Quitting smoking is difficult for anyone, but it may be especially challenging for people with disabilities, says Jamie Pomeranz, Ph.D., a disability researcher and an assistant professor in the department of behavioral science and community health.
People with disabilities are 50 percent more likely to smoke than people who do not have a disability. That translates to a 30 percent smoking rate among the 50 million Americans living with a disability.
Pomeranz leads a National Institutes of Health-funded study to create a tobacco cessation program that meets the needs of people with disabilities. Experts don’t know exactly why smoking is more prevalent in this group, but less access to preventive care and health providers not knowing how to advise their patients on cessation may play a role, Pomeranz said.
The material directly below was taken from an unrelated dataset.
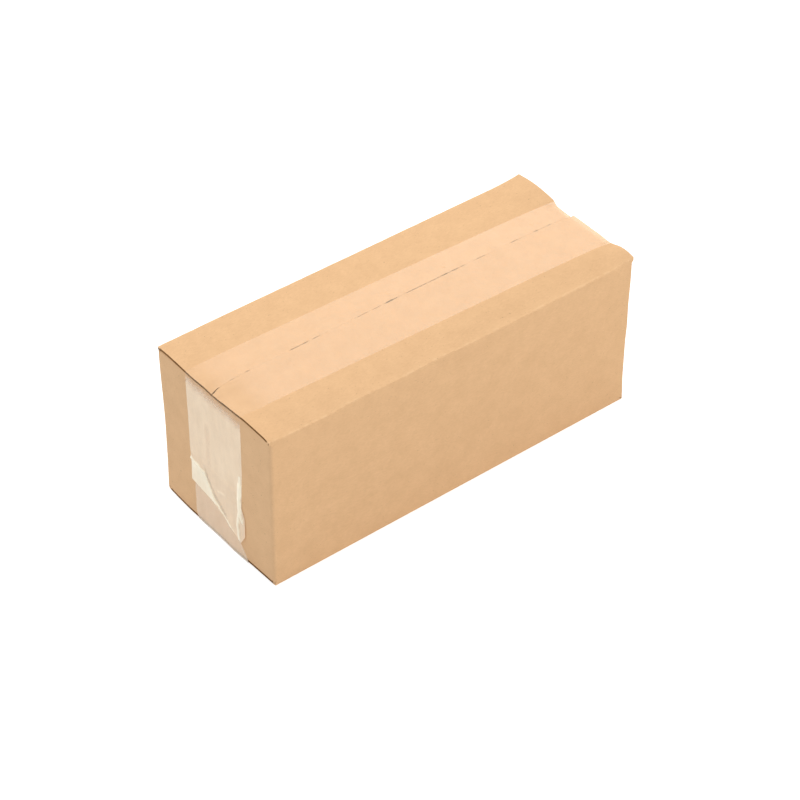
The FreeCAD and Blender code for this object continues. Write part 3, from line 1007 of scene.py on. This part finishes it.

“People with disabilities also tend to be on several medications and they may worry that nicotine replacement drugs may interact with their current medications,” he said.
In his research, Pomeranz uses an approach called community based participatory research, in which community members take part in all aspects of the research process. He has partnered with William Kennedy and the Center for Independent Living of North Central Florida, an advocacy and service center for people with disabilities, to help develop the smoking cessation curriculum and to do pilot testing.
“Community based participatory research increases the chances of our research being successful,” Pomeranz said. “Our UF research team members don’t have disabilities. We have an understanding of the lived experience of someone with disabilities, but we need their perspective. Why not have the population we want to serve help us develop the program? It will be more accurate, more likely to address typical concerns, use appropriate language and could lead to the program being more accepted within the disability community.”
Pomeranz’s collaborators include several fellow department faculty members: public health researchers Tracey Barnett, Ph.D., and Barbara Curbow, Ph.D., and rehabilitation counseling researchers Michael Moorehouse, Ph.D., and Mary Ellen Young, Ph.D. He also collaborates with Thomas Brandon, Ph.D., and Vanni Simmons, Ph.D., from Moffit Cancer Center, and he frequently works with Craig Velozo, Ph.D., in the college’s department of occupational therapy.
Pomeranz is also conducting a pilot study on life care planning for veterans with spinal cord injury, funded by the Veterans Affairs Rehabilitation Outcomes Research Center.
“A life care plan is a roadmap or case management tool for patients with a catastrophic injury or illness and their families to know exactly what the person will need for the rest of his or her life,” Pomeranz said. “This may include medical equipment, assistive technology, architectural renovations to the home or changing health needs as the individual ages. With the influx of veterans with severe injuries coming home from the wars, this is a particularly timely topic for study.”